In the UK at the moment there is a lot of justified rage at the way men are continuing to be discriminated against on state pension. Since 1946, there has been deliberate discrimination that set the age that men get a pension from the state at five years higher (65) than women (60) even though women have always lived longer. The gender death gap has increased since 1946, largely due to unequal gender health expenditure that now enables women to have an average life six years longer than men.

The UK government finally equalised the state retirement ages in November 2018.

The move to equalise male and female pension ages began 25 years ago, under John Major’s government, and has been gradually phased in.

Women who are 65 on 6 November will therefore be the first to wait for as long as men.

BBC News, 5 November 2018

The mathematics of discrimination

I’m now going to explain why women having the same retirement age as men is NOT equality. My proof for this is based on the United Kingdom but I believe much the same result would come from looking at any country’s data, other than Mexico.
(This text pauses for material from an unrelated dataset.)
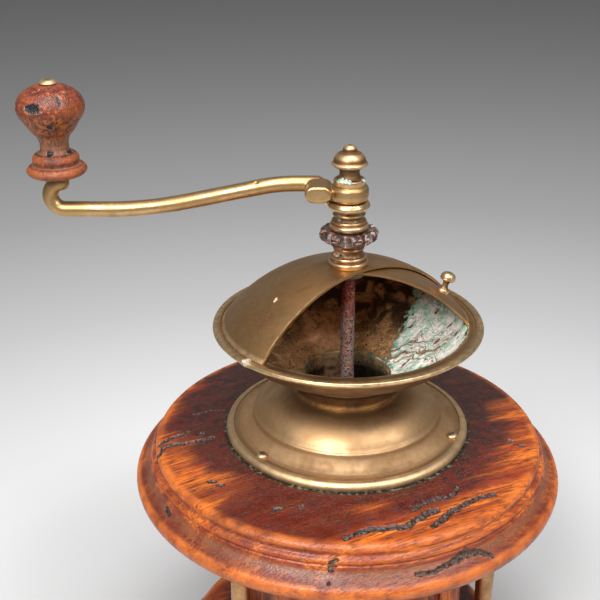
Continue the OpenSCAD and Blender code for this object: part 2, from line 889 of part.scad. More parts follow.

Working from government statistics (197Kb – Xls) for the year 2008 (the latest year that nationwide statistics are available) it can be calculated that the average age of adult male death is 74 years and six weeks. Similarly, the average age of adult female death is 80 years and four weeks. So, for all but two weeks, the difference is that women outlive men by six years. (If we look at the difference based on average age of death of child and adult, the gap widens to over six years.)

The voting age; the ages of compulsory education; the age when people must start paying taxes and National Insurance (supposedly, state pension fund): all of these have affected the genders the same way for almost everyone alive today.

At a retirement age of 66, the average life expectancy after retirement is:
Males: 8.1 years
Females: 14.1 years

This means that the proportion of adult life spent in retirement is:
Males: 10.9%
Females: 17.6% Proposal for ‘equality’

For equality between the genders to be achieved, there obviously has to be parity on retirement time. Without that, men are paying into a state pension fund where the vast majority of that fund is going to women. To correct this, the genders must have the same chance at retirement. I suggest that to work on absolute time in retirement is not equitable as that could mean men effectively paying in less for the amount they draw; instead the proportion of adult life (not total life) is the way to achieve equality.

Assuming males retire at 66 this gives us:
Males: retire age 66 years, to get 10.9% of adult life in retirement
Females: retire age 71 years, 19 weeks, to get 10.9% of adult life in retirement.

Clearly, the idea of retiring at the same age to get “equality” is very attractive to most women. (Even so, there are many women, and entire political parties that are against it!) Now that women have been brought closer to being made to be equal to men, it is time to start looking into the matter of real equality.

Of course, the UK could start to fund men’s health programs in the way it does women’s. That would increase the average longevity for men and be a far better solution. In the meantime, let’s not pretend that women have been made to be equal to men in state retirement benefits: there’s still a gender pension gap.